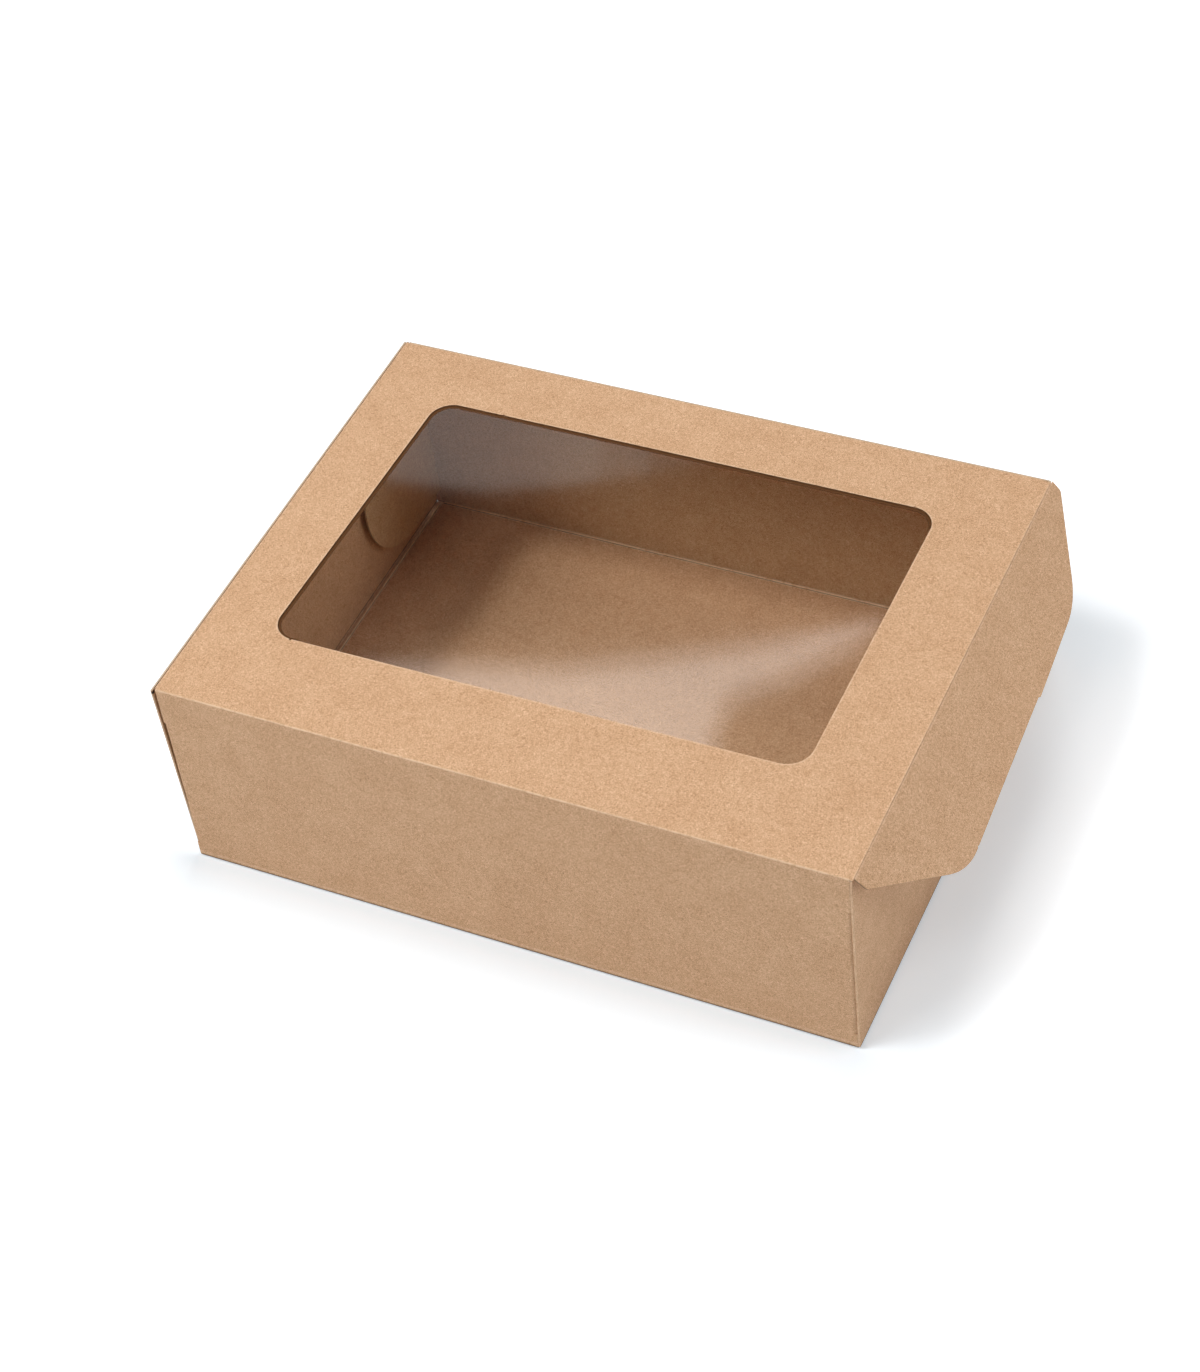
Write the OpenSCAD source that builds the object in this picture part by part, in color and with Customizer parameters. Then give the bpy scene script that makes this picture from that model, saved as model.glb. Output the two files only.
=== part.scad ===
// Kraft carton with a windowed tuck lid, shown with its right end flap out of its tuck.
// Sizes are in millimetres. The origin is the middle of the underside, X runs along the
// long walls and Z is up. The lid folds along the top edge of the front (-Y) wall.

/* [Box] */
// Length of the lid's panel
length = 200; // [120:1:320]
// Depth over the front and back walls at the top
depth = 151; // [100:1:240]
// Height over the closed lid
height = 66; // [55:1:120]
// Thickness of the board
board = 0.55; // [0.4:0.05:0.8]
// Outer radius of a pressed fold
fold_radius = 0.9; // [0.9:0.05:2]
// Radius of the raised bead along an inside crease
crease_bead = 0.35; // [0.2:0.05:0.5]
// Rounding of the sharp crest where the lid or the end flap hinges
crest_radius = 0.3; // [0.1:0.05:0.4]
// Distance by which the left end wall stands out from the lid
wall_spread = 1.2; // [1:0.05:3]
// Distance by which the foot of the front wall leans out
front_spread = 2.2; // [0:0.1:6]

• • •

→ Exercise details:
Please repeat the material above, word for word and in full.

→ Output for this exercise:
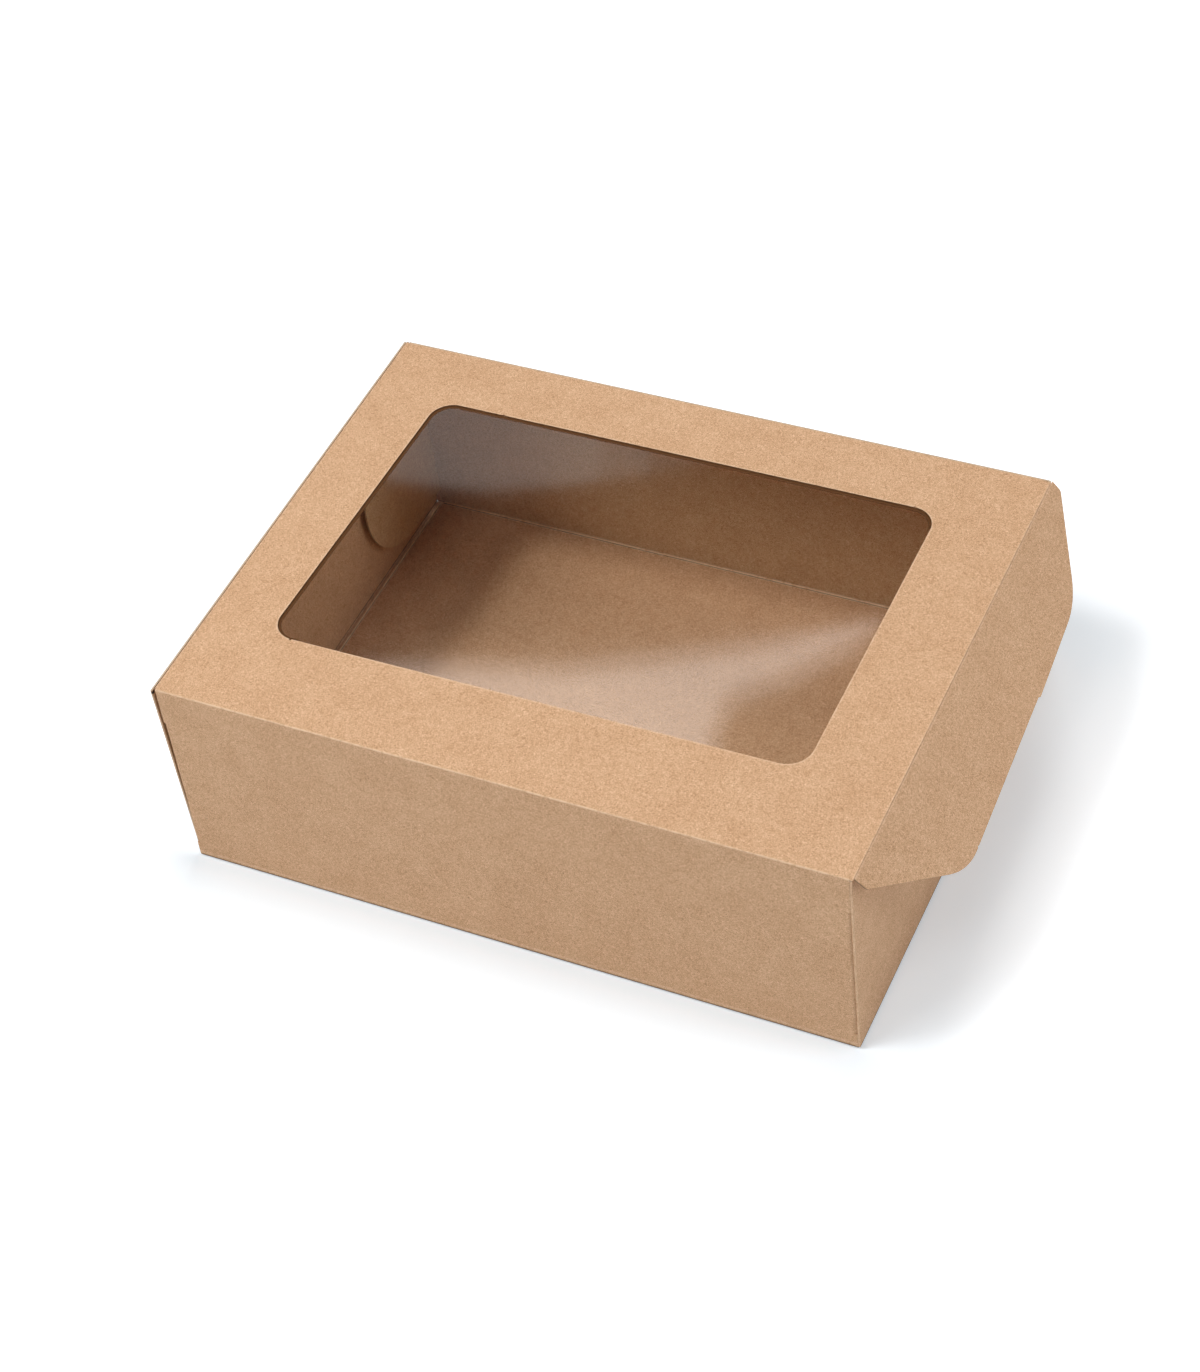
Write the OpenSCAD source that builds the object in this picture part by part, in color and with Customizer parameters. Then give the bpy scene script that makes this picture from that model, saved as model.glb. Output the two files only.
=== part.scad ===
// Kraft carton with a windowed tuck lid, shown with its right end flap out of its tuck.
// Sizes are in millimetres. The origin is the middle of the underside, X runs along the
// long walls and Z is up. The lid folds along the top edge of the front (-Y) wall.

/* [Box] */
// Length of the lid's panel
length = 200; // [120:1:320]
// Depth over the front and back walls at the top
depth = 151; // [100:1:240]
// Height over the closed lid
height = 66; // [55:1:120]
// Thickness of the board
board = 0.55; // [0.4:0.05:0.8]
// Outer radius of a pressed fold
fold_radius = 0.9; // [0.9:0.05:2]
// Radius of the raised bead along an inside crease
crease_bead = 0.35; // [0.2:0.05:0.5]
// Rounding of the sharp crest where the lid or the end flap hinges
crest_radius = 0.3; // [0.1:0.05:0.4]
// Distance by which the left end wall stands out from the lid
wall_spread = 1.2; // [1:0.05:3]
// Distance by which the foot of the front wall leans out
front_spread = 2.2; // [0:0.1:6]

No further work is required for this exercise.